Volkswagen’s GTI and Golf R have long set the standard for spicy hatchbacks, and the new 2022 versions are as well assembled and fun to drive as ever, not to mention as practical as a shipping container full of closet organizers. So why weren’t they Car of the Year finalists? Simple: They fell victim to their own history of excellence.
The previous-generation cars were especially adept at serving as both daily drivers and hair-on-fire canyon scorchers, and they were a blast in either situation. The new models, when measured against our COTY criteria, simply didn’t advance their own art enough—despite some key mechanical changes in the R—while regressing in critical areas.
We all loved the GTI’s heritage cues, including its plaid seats, shift-knob dimples, and traditional red trim, and the R’s more mature blue twist on the same aesthetic was also well received. The exterior design, a crisper, techier take on the GTI’s/R’s familiar two-box shape, was perceived as premium and nicely executed but not necessarily groundbreaking.
Mechanically speaking, the GTI is largely the same model as before, and it’s now the entry-level Golf hatch in America, as VW yanked the workaday models from our shores. The R evolved more, its AWD system no longer sporting a Haldex center differential in favor of a torque-vectoring rear diff.

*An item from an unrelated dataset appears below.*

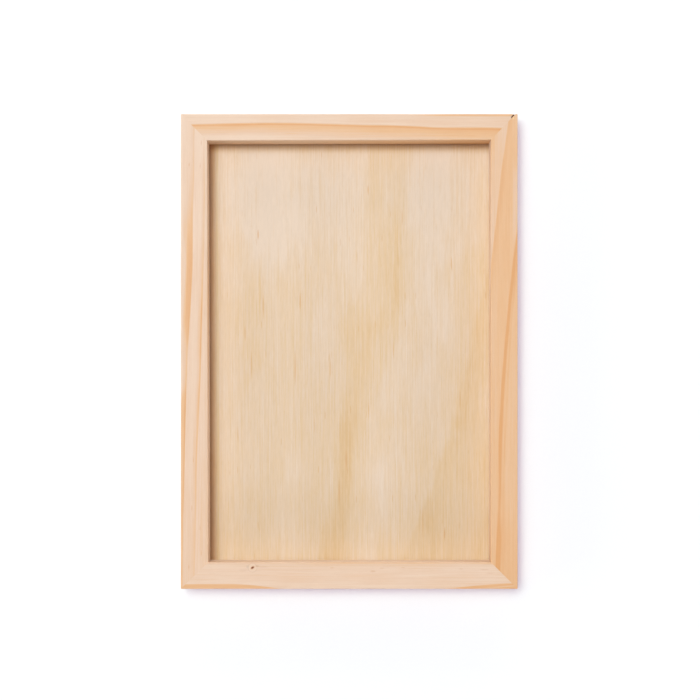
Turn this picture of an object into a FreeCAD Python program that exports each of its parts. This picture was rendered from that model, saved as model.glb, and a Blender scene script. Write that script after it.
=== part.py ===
"""Wooden panel frame for printmaking and bookbinding work, A4 format.

Four pine rails, mitred at the corners, stand on a three-ply plywood board that
closes the underside, so the object is a shallow open tray: a raised rim all
round and a flat wooden floor. The rails are glued and V-nailed at the mitres,
and the board is glued and pinned to the rails from below.

Frame: millimetres, +Z up. The origin is the centre of the underside. +Y runs
along the long side, towards the top rail; +X towards the right rail.
"""

import FreeCAD
import Part

import math
import os

# ---------------------------------------------------------------- dimensions
width = 210.0            # outside, along X
length = 296.0           # outside, along Y
height = 20.0            # underside of the board to the top of the rails

board_thickness = 3.0    # three-ply board
face_veneer = 0.8        # each of the two outer plies
core_veneer = board_thickness - 2.0 * face_veneer

# The four rails differ by a few tenths of a millimetre in plan width, and the
# left and top ones taper: (width at the first end, width at the second).
left_width = (17.1, 16.4)     # at the bottom mitre, at the top mitre
right_width = (16.7, 16.7)    # at the bottom mitre, at the top mitre
top_width = (16.5, 16.1)      # at the left mitre, at the right mitre
bottom_width = (16.6, 16.6)   # at the left mitre, at the right mitre
rail_depth = height - board_thickness

arris_top = 0.50         # sanded rounding of the rails' top and outer corner edges
arris_foot = 0.22        # easing where the rail meets the board
board_corner = 0.50      # rounding of the board's four corners, flush with the rails
board_arris = 0.25       # easing of the board's lower edge

open_mitre_shift = 1.4   # the top right mitre comes out this far left of the corner
open_mitre_gap = 0.55    # width of that joint's open mouth
open_mitre_run = 2.7     # length of the open part, along the joint
open_mitre_depth = 9.0   # the joint is closed again this far below the top

v_nail_wing = 4.6        # length of each wing, from the apex
v_nail_sheet = 0.45      # steel strip thickness
v_nail_lip = 0.8         # turned-in lip at each wing's end
v_nail_height = 10.0
v_nail_at = (0.30, 0.66)  # stations along each mitre, from the outer corner

pin_head_r = 1.1
pin_head_t = 0.45
pin_neck_t = 0.35
pin_shank_r = 0.6
pin_length = 12.0
pin_tip = 1.6
pin_set = 0.10           # heads are punched this far below the board's face
pins_long = (-108.0, -54.0, 0.0, 54.0, 108.0)   # stations along Y on the side rails
pins_short = (-44.0, 0.0, 44.0)                 # stations along X on the end rails

# ------------------------------------------------------------------- derived
hx, hy = width / 2.0, length / 2.0
z_foot = board_thickness
V = FreeCAD.Vector

# The corners of the opening, and the mitres' outer ends, in plan.
inner = {
    "tl": (-hx + left_width[1], hy - top_width[0]),
    "tr": (hx - right_width[1], hy - top_width[1]),
    "br": (hx - right_width[0], -hy + bottom_width[1]),
    "bl": (-hx + left_width[0], -hy + bottom_width[0]),
}
outer = {
    "tl": (-hx, hy),
    "tr": (hx - open_mitre_shift, hy),
    "br": (hx, -hy),
    "bl": (-hx, -hy),
}


def prism(points, z0, z1):
    """Upright prism on a closed plan polygon."""
    loop = [V(x, y, z0) for x, y in points]
    wire = Part.makePolygon(loop + [loop[0]])
    return Part.Face(wire).extrude(V(0, 0, z1 - z0))


def beyond(a, b, run):
    """The point that lies run past b on the line from a to b."""
    d = math.hypot(b[0] - a[0], b[1] - a[1])
    return (b[0] + (b[0] - a[0]) / d * run, b[1] + (b[1] - a[1]) / d * run)


def edges_where(shape, test):
    return [e for e in shape.Edges if test(e.BoundBox)]


def flat_at(box, z):
    return abs(box.ZMin - z) < 1e-6 and abs(box.ZMax - z) < 1e-6


# ------------------------------- the rim's outside, and stock for the rails
block = Part.makeBox(width, length, rail_depth, V(-hx, -hy, z_foot))
block = block.makeFillet(
    arris_top,
    edges_where(
        block,
        lambda b: flat_at(b, height) or (b.ZLength > rail_depth - 1e-6),
    ),
)
block = block.makeFillet(arris_foot, edges_where(block, lambda b: flat_at(b, z_foot)))


def bar(c0, c1, out):
    """Over-long stock for one rail: its inner face runs through two corners of the opening, with both long edges eased."""
    a, b = beyond(inner[c1], inner[c0], 40.0), beyond(inner[c0], inner[c1], 40.0)
    plan = [a, b, (b[0] + out[0] * 30.0, b[1] + out[1] * 30.0), (a[0] + out[0] * 30.0, a[1] + out[1] * 30.0)]
    solid = prism(plan, z_foot, height)
    mx, my = (a[0] + b[0]) / 2.0, (a[1] + b[1]) / 2.0

    def inner_edge(z):
        return [
            e
            for e in solid.Edges
            if flat_at(e.BoundBox, z) and math.hypot(e.CenterOfMass.x - mx, e.CenterOfMass.y - my) < 1.0
        ]

    solid = solid.makeFillet(arris_top, inner_edge(height))
    return solid.makeFillet(arris_foot, inner_edge(z_foot))


# -------------------------------------------------------- mitres, in plan
far = {c: beyond(inner[c], outer[c], 4.0) for c in outer}
near = {c: beyond(outer[c], inner[c], 4.0) for c in outer}


def rail(c0, c1, out, extra):
    """One rail, cut between two mitres. extra: plan points outside the rim, from c1's side to c0's."""
    plan = [near[c0], near[c1], far[c1], *extra, far[c0]]
    return block.common(bar(c0, c1, out)).common(prism(plan, z_foot - 1, height + 1))


left_rail = rail("bl", "tl", (-1, 0), [])
right_rail = rail("tr", "br", (1, 0), [(hx + 6, -hy - 6), (hx + 6, hy + 6)])
top_rail = rail("tl", "tr", (0, 1), [])
bottom_rail = rail("br", "bl", (0, -1), [])

# The top right mitre never closed at its outer end: a thin sliver is missing
# from the top rail's tip, widest at the top and closing downwards.
tr_out, tr_in = outer["tr"], inner["tr"]
d = math.hypot(tr_out[0] - tr_in[0], tr_out[1] - tr_in[1])
ux, uy = (tr_out[0] - tr_in[0]) / d, (tr_out[1] - tr_in[1]) / d
wedge_in = (tr_out[0] - ux * open_mitre_run, tr_out[1] - uy * open_mitre_run)
wedge_out = beyond(wedge_in, tr_out, 0.8)
k = (open_mitre_run + 0.8) / open_mitre_run
wedge_off = (wedge_out[0] - uy * open_mitre_gap * k, wedge_out[1] + ux * open_mitre_gap * k)


def sliver(a, b, c, z_top, z_low):
    """Tetrahedron with the plan triangle a, b, c at z_top and its fourth corner below b."""
    p, q, r, s = V(*a, z_top), V(*b, z_top), V(*c, z_top), V(*b, z_low)
    faces = [Part.Face(Part.makePolygon([i, j, m, i])) for i, j, m in ((p, q, r), (p, q, s), (q, r, s), (r, p, s))]
    solid = Part.makeSolid(Part.makeShell(faces))
    if solid.Volume < 0:
        solid.reverse()
    return solid


# carried on above the top face, so that it has its full size there
up = open_mitre_depth / (open_mitre_depth + 1.0)
grown = lambda q: (wedge_out[0] + (q[0] - wedge_out[0]) / up, wedge_out[1] + (q[1] - wedge_out[1]) / up)
wedge = sliver(grown(wedge_in), wedge_out, grown(wedge_off), height + 1.0, height - open_mitre_depth)
top_rail = top_rail.cut(wedge)


# ------------------------------------------------------------------ V-nails
def v_nail(apex, along_x, along_y):
    """Right-angled strip whose apex points at the frame's outer corner; along_x and along_y are the signs of its wings."""
    x, y = apex
    sx, sy = along_x, along_y
    t, a, lip = v_nail_sheet, v_nail_wing, v_nail_lip
    q = lip / math.sqrt(2.0)
    n = t / math.sqrt(2.0)
    plan = [
        (x, y),
        (x + sx * a, y),
        (x + sx * (a + q), y + sy * q),
        (x + sx * (a + q - n), y + sy * (q + n)),
        (x + sx * (a - t * (math.sqrt(2.0) - 1.0)), y + sy * t),
        (x + sx * t, y + sy * t),
        (x + sx * t, y + sy * (a - t * (math.sqrt(2.0) - 1.0))),
        (x + sx * (q + n), y + sy * (a + q - n)),
        (x + sx * q, y + sy * (a + q)),
        (x, y + sy * a),
    ]
    return prism(plan, z_foot, z_foot + v_nail_height)


nails = []
for c, sx, sy in (("tl", 1, -1), ("tr", -1, -1), ("br", -1, 1), ("bl", 1, 1)):
    o, i = outer[c], inner[c]
    for f in v_nail_at:
        nails.append(
            v_nail((o[0] + (i[0] - o[0]) * f, o[1] + (i[1] - o[1]) * f), sx, sy)
        )


# --------------------------------------------------------------- panel pins
def pin_profile(grow):
    """Revolved pin on the Z axis; grow carries the head's seat down through the board's face."""
    z0 = 0.0 if grow else pin_set
    z_head = pin_set + pin_head_t
    z_neck = z_head + pin_neck_t
    z_end = pin_set + pin_length
    pts = [
        V(0, 0, z0 - (1.0 if grow else 0.0)),
        V(pin_head_r, 0, z0 - (1.0 if grow else 0.0)),
        V(pin_head_r, 0, z_head),
        V(pin_shank_r, 0, z_neck),
        V(pin_shank_r, 0, z_end - pin_tip),
        V(0, 0, z_end),
    ]
    face = Part.Face(Part.makePolygon(pts + [pts[0]]))
    return face.revolve(V(0, 0, 0), V(0, 0, 1), 360)


mid = 8.2   # the pins stand this far in from the outer faces, mid-way across the rails
stations = [(-hx + mid, y) for y in pins_long] + [(hx - mid, y) for y in pins_long]
stations += [(x, hy - mid) for x in pins_short] + [(x, -hy + mid) for x in pins_short]
pin, seat = pin_profile(False), pin_profile(True)
pins, seats = [], []
for x, y in stations:
    p, s = pin.copy(), seat.copy()
    p.translate(V(x, y, 0))
    s.translate(V(x, y, 0))
    pins.append(p)
    seats.append(s)


# --------------------------------------------------------- three-ply board
def ply(z0, z1):
    b = Part.makeBox(width, length, z1 - z0, V(-hx, -hy, z0))
    return b.makeFillet(board_corner, edges_where(b, lambda e: e.ZLength > 1e-3))


outer_veneer = ply(0.0, face_veneer)
outer_veneer = outer_veneer.makeFillet(
    board_arris, edges_where(outer_veneer, lambda b: flat_at(b, 0.0))
)
core = ply(face_veneer, face_veneer + core_veneer)
inner_veneer = ply(face_veneer + core_veneer, board_thickness)


def minus(shape, tools):
    """shape with the tools that reach it taken out."""
    hit = [t for t in tools if shape.BoundBox.intersect(t.BoundBox)]
    return shape.cut(hit) if hit else shape


parts = {
    "left_rail": minus(minus(left_rail, nails), seats),
    "right_rail": minus(minus(right_rail, nails), seats),
    "top_rail": minus(minus(top_rail, nails), seats),
    "bottom_rail": minus(minus(bottom_rail, nails), seats),
    "inner_veneer": minus(inner_veneer, seats),
    "core_veneer": minus(core, seats),
    "outer_veneer": minus(outer_veneer, seats),
    "corner_v_nails": Part.makeCompound(nails),
    "panel_pins": Part.makeCompound(pins),
}

os.makedirs("parts", exist_ok=True)
for name, shape in parts.items():
    solids = shape.Solids
    assert solids and shape.isValid(), name
    out = solids[0] if len(solids) == 1 else Part.makeCompound(solids)
    out.exportStep("parts/%s.step" % name)
    b = out.BoundBox
    print(
        "%-16s solids %2d  volume %10.2f mm3  box %.2f %.2f %.2f .. %.2f %.2f %.2f"
        % (name, len(solids), out.Volume, b.XMin, b.YMin, b.ZMin, b.XMax, b.YMax, b.ZMax)
    )
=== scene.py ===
"""Looks for the wooden panel frame: four mitred pine rails on a three-ply board.

Everything is worked out in millimetres in the row's frame and written in metres.
"""

import math

import bpy
import numpy as np
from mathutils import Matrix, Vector


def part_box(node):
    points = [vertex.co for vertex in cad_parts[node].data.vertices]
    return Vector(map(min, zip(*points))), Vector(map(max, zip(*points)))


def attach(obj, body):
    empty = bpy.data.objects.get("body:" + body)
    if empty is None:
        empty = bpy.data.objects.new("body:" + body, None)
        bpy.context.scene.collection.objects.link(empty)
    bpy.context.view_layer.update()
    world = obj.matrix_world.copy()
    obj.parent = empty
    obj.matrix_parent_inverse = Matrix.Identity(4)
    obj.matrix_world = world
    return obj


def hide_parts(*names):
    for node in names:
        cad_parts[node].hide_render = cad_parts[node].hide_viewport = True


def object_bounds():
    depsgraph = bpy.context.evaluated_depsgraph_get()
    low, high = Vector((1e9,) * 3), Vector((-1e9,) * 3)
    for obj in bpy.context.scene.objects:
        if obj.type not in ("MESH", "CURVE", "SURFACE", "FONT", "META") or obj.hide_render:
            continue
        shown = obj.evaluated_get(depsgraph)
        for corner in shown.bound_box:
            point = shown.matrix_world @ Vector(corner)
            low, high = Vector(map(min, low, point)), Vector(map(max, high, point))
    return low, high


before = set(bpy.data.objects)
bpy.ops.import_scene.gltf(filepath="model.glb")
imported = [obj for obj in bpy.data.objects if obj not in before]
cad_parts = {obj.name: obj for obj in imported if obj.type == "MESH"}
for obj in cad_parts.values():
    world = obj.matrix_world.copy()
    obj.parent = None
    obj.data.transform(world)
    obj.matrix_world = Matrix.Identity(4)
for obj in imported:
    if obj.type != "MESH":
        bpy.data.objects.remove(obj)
cad_low, cad_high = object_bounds()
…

Both are powered by the familiar EA888 2.0-liter turbo-four, a smooth firecracker of an engine that makes a bit more power than before; it drew nearly unanimous applause from our judges. “I love how much torque this engine has”—a meaty 273 lb-ft in the GTI, 280 or 295 in the R—features editor Christian Seabaugh said, and both versions have a rorty, impish exhaust note that’s fun to summon by exploring the tach’s upper reaches. Doing so was a snap thanks to our test cars’ six-speed manual transmissions, a North America exclusive in the R.
That said, our group had a clear preference for the front-drive GTI. Most felt the all-wheel-drive R leaned too hard toward truffle-sniffing understeer on the winding-road circuit and figure-eight course, despite having—and sometimes even while using—its all-new Drift mode. The GTI is lighter on its feet and more willing to rotate, and it offers more steering feel than its R sibling, too.
Yet what really sank the VW bros’ chances as finalists was regression in clutch feel and overall ergonomics. Multiple judges commented that each car had a difficult-to-locate clutch takeup point, making off-the-line starts more of an exercise in guessing than a whip-crackin’ good time.
Much worse, though, are the horrible capacitive controls inside. They’re sprinkled everywhere, including below the touchscreen, on the center stack, and on the steering wheel spokes, and our drivers activated various functions accidentally multiple times per stint. The steering wheel controls were triggered by a couple of us during hard lapping, for example, and the HVAC and volume controls were actuated, well, basically any time anyone used the touchscreen. The latter are placed precisely where you want to rest your thumb or the heel of your hand while working the display, which you must do to select drive modes or do practically anything else.
In adding needless technofluff to its hyper-fun hatches, Volkswagen also added an irksome layer of annoyance to what otherwise remain great all-around packages. While the GTI especially is still elite in terms of driving dynamics and fun per dollar, the fact these Golfs took one step forward and one step back wasn’t going to secure them our Golden Calipers.